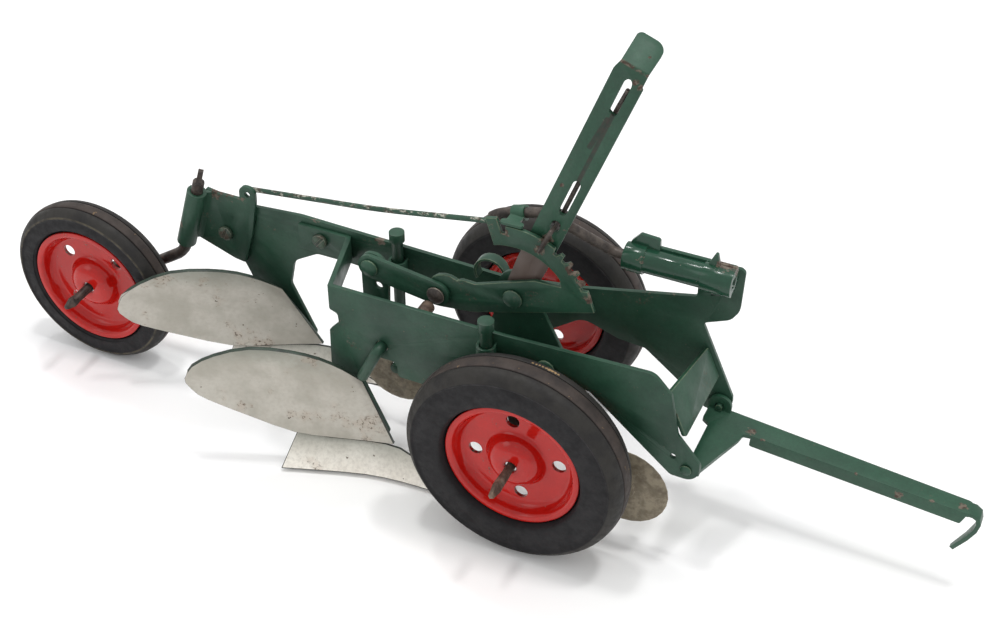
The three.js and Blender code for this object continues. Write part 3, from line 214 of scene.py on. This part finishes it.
def enamel(name, dark, light, edge_tone, shade, wear=(), worn_lines=(), streaks=(), below=None, flaking=0.0,
           beneath=DULL_METAL, gloss=0.34, spread=0.2):
    """Sprayed enamel over sheet steel: cloudy tone, orange peel, dust, chips at the edges and rust spots.

    wear holds spots, worn_lines holds rubbed lines across the piece as (point, direction, width), and streaks holds
    dark lines of painted shade as (start, end, width), for a crease and a wire's shadow. below is a (point,
    direction), and the piece is unpainted up to that point.
    """
    p = Paint(name)
    cloud = p.ramp(p.noise(17, 3, 0.6), 0.32, 0.68)
    tone = p.mix(cloud, dark, light)
    tone = p.mix(p.ramp(p.noise(0.9, 3, 0.6), 0.25, 0.8, 0.0, 0.28), tone, shade)
    edge = p.attribute("edge")
    ragged = p.noise(2.4, 4, 0.7)
    rubbed = p.math("MULTIPLY", edge, p.ramp(ragged, 0.36, 0.6, 0.35, 1.0))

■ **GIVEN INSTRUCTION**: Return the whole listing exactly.

■ **WRITTEN ANSWER**:
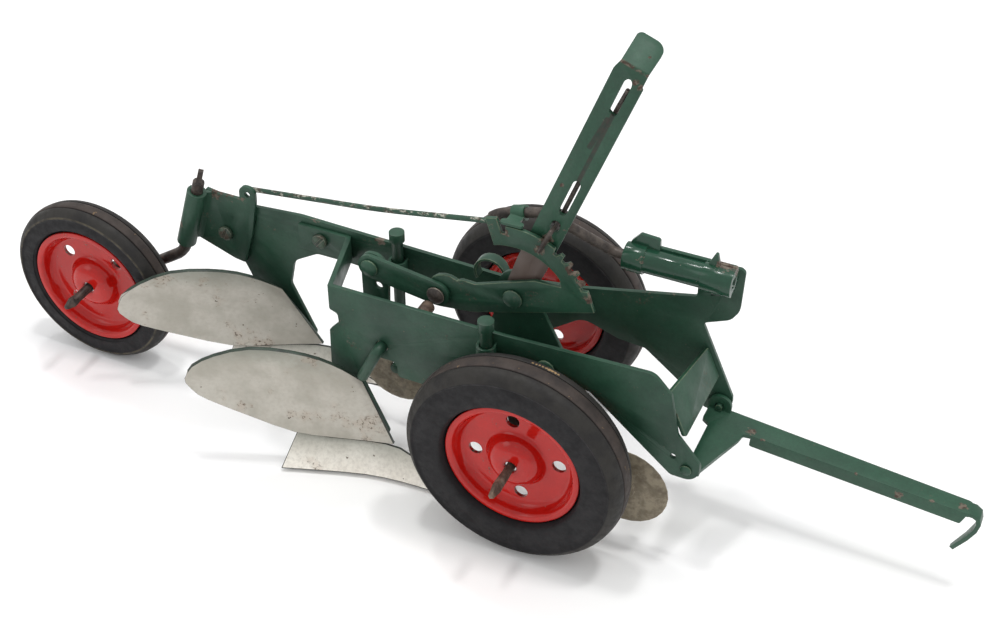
The three.js and Blender code for this object continues. Write part 3, from line 214 of scene.py on. This part finishes it.
def enamel(name, dark, light, edge_tone, shade, wear=(), worn_lines=(), streaks=(), below=None, flaking=0.0,
           beneath=DULL_METAL, gloss=0.34, spread=0.2):
    """Sprayed enamel over sheet steel: cloudy tone, orange peel, dust, chips at the edges and rust spots.

    wear holds spots, worn_lines holds rubbed lines across the piece as (point, direction, width), and streaks holds
    dark lines of painted shade as (start, end, width), for a crease and a wire's shadow. below is a (point,
    direction), and the piece is unpainted up to that point.
    """
    p = Paint(name)
    cloud = p.ramp(p.noise(17, 3, 0.6), 0.32, 0.68)
    tone = p.mix(cloud, dark, light)
    tone = p.mix(p.ramp(p.noise(0.9, 3, 0.6), 0.25, 0.8, 0.0, 0.28), tone, shade)
    edge = p.attribute("edge")
    ragged = p.noise(2.4, 4, 0.7)
    rubbed = p.math("MULTIPLY", edge, p.ramp(ragged, 0.36, 0.6, 0.35, 1.0))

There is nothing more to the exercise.